The market still is likely to be in a deficit of 1.5 million barrels a day over the next six months, according to Citigroup Inc., a figure that could grow even larger should soaring natural-gas prices spur a shift to petroleum fuels.
A tighter market is offsetting economic concerns, stoked by a contraction in China’s factory activity in September. Crude is heading for a monthly gain, helped by supply disruptions in the Gulf of Mexico and robust demand. The global energy squeeze likely will feature in OPEC+ talks when the group meets Monday to discuss production policy, with some options traders betting prices could reach $200.
“Until the gas, coal and power market finds a plateau or corrects lower, crude oil is likely to remain supported given the increased demand coming from substitution,” said Ole Hansen, head of commodities strategy at Saxo Bank A/S.

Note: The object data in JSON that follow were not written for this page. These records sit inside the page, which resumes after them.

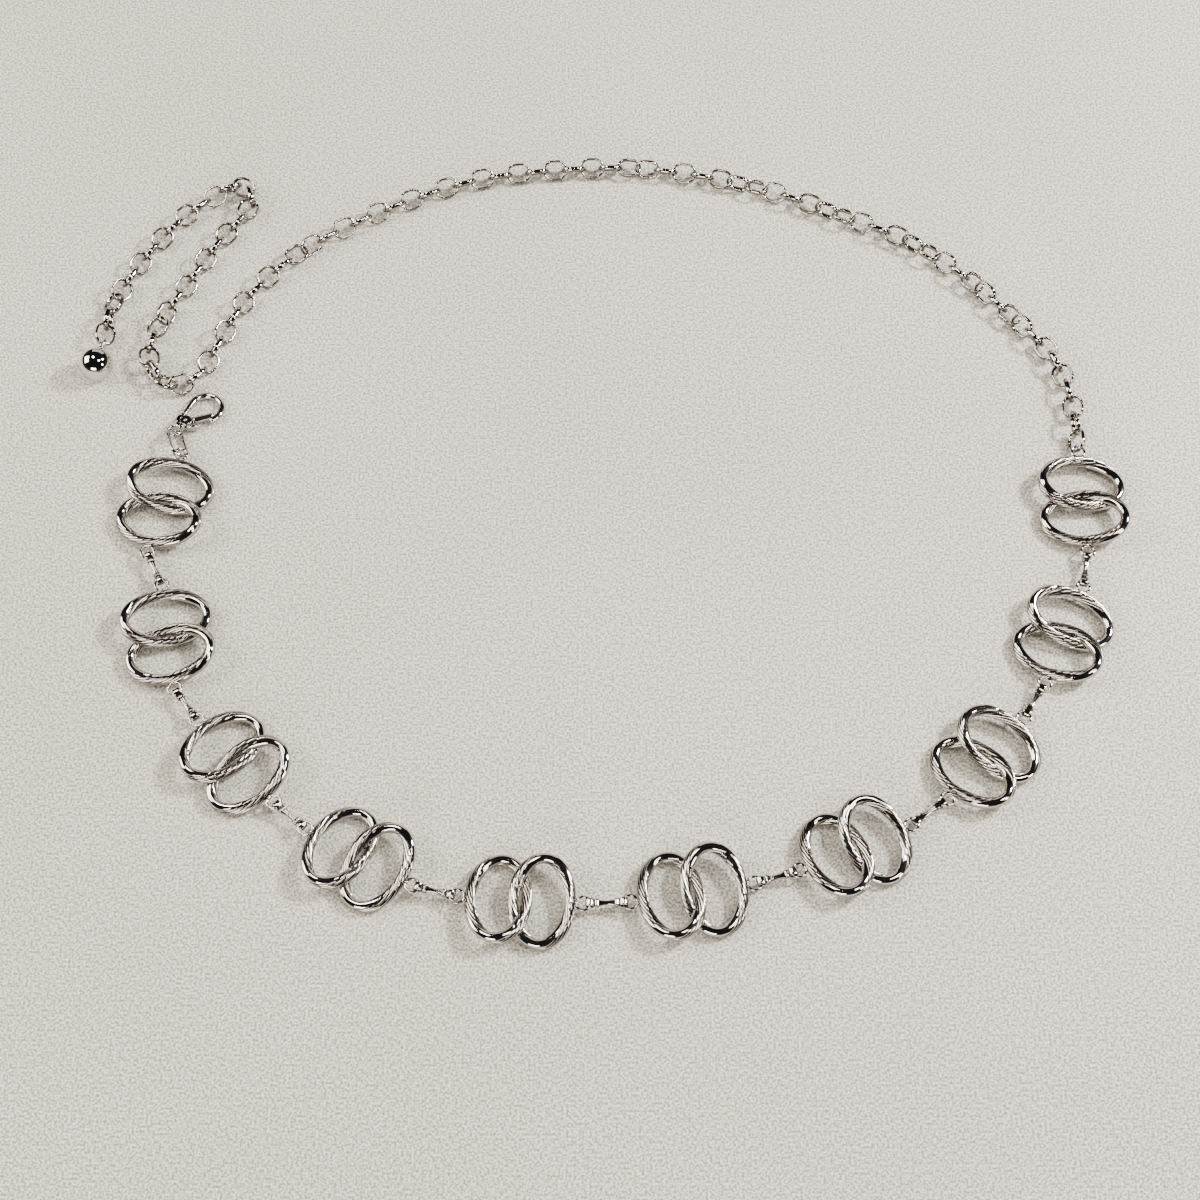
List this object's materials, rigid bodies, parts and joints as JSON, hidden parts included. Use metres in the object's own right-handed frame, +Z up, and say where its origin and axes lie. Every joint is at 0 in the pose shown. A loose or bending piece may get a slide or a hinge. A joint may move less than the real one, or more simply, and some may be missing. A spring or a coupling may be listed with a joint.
{
  "type": "waist chain",
  "caption": "Metal waist chain: cast ornaments of interlaced twisted rings joined by folded strip links, with a cable chain, a lobster clasp and a ball end.",
  "frame": {"origin": "on the surface that the chain lies on, at the middle of its laid outline", "axes": "+X to the right along the longest side of the laid outline, +Y away from the front ornaments towards the plain chain at the back, +Z up from the surface"},
  "size_m": [0.3136, 0.2649, 0.0103],
  "materials": {
    "ornament_metal": "polished silver-coloured plating on cast zinc alloy",
    "connector_metal": "polished silver-coloured plating on folded strip",
    "chain_metal": "polished silver-coloured plating on wire",
    "clasp_metal": "polished silver-coloured plating on cast zinc alloy",
    "ball_metal": "mirror-polished plating"
  },
  "bodies": {
    "chain": {"ornament_01": "ornament_metal", "ornament_02": "ornament_metal", "ornament_03": "ornament_metal", "ornament_04": "ornament_metal", "ornament_05": "ornament_metal", "ornament_06": "ornament_metal", "ornament_07": "ornament_metal", "ornament_08": "ornament_metal", "ornament_09": "ornament_metal", "ornament_10": "ornament_metal", "connector_01": "connector_metal", "connector_02": "connector_metal", "connector_03": "connector_metal", "connector_04": "connector_metal", "connector_05": "connector_metal", "connector_06": "connector_metal", "connector_07": "connector_metal", "connector_08": "connector_metal", "connector_09": "connector_metal", "clasp_link": "chain_metal", "clasp_body": "clasp_metal", "waist_run": "chain_metal", "tail_run": "chain_metal", "end_ball": "ball_metal"},
    "lever": {"clasp_lever": "clasp_metal"}
  },
  "joints": [
    {"name": "lever_hinge", "type": "hinge", "parent": "chain", "child": "lever", "pos_m": [-0.1232, 0.03264, 0.00209], "axis": [0.062, 0.061, 0.9962], "range_deg": [0, 18], "stiffness_Nm_per_rad": 0.01, "springref_deg": -17.19}
  ]
}
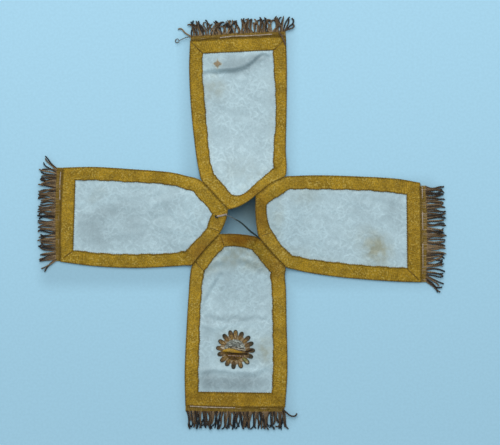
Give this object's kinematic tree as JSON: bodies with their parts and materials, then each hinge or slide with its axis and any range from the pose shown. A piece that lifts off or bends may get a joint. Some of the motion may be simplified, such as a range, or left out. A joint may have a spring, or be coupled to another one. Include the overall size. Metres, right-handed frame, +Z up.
{
  "type": "ciborium veil",
  "caption": "Cross-shaped ciborium veil of silk damask lappets with gold galloon borders, bullion-fringed ends and an embroidered sunburst, laid out flat round its open centre.",
  "frame": {"origin": "centre of the laid-out veil's outline, on the surface that it lies on", "axes": "+Z up from the surface; +Y along the lappet that has the cross fold; -Y along the lappet that has the sunburst; +X along the lappet on the right when the sunburst is nearest"},
  "size_m": [0.4695, 0.4762, 0.0258],
  "materials": {
    "silk_damask": "pale blue-white silk damask with a faint woven pattern, soft sheen, stained in places",
    "galloon": "woven gold metal-thread galloon, twill lights, dark stitched edges",
    "heading_braid": "dull gold braid with a paler cord line",
    "bullion": "tarnished brown metal-thread bullion, softly glinting",
    "ray_thread": "tarnished gold purl loops",
    "silver_thread": "dulled silver chip purl",
    "field_thread": "brown-gold couched thread",
    "bar_thread": "bright padded gold thread",
    "sewing_thread": "dull grey-white twisted sewing thread"
  },
  "bodies": {
    "root": {"panel_top": "silk_damask", "panel_right": "silk_damask", "panel_bottom": "silk_damask", "panel_left": "silk_damask", "galloon_top": "galloon", "galloon_right": "galloon", "galloon_bottom": "galloon", "galloon_left": "galloon", "heading_top": "heading_braid", "heading_right": "heading_braid", "heading_bottom": "heading_braid", "heading_left": "heading_braid", "fringe_top": "bullion", "fringe_right": "bullion", "fringe_bottom": "bullion", "fringe_left": "bullion", "emblem_rays": "ray_thread", "emblem_silver": "silver_thread", "emblem_field": "field_thread", "emblem_bar": "bar_thread", "loose_thread": "sewing_thread"}
  },
  "joints": []
}
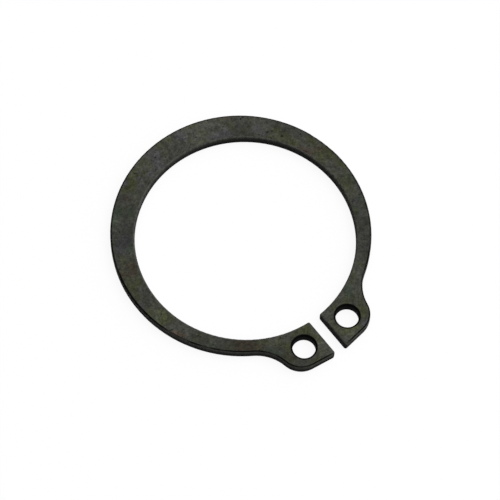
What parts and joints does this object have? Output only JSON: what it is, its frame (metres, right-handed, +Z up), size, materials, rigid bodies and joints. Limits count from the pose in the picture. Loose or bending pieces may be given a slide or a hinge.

Global oil supply is expected to fall short of demand by 1.2 million barrels a day in October, and by 900,000 barrels a day the following month, according to an OPEC secretariat document being reviewed by the group’s Joint Technical Committee. If OPEC+ sticks to its agreed increase of 400,000 barrels a day in November, it’s unlikely to be enough to address growth in consumption, Vivek Dhar, an analyst at Commonwealth Bank of Australia, said in a note.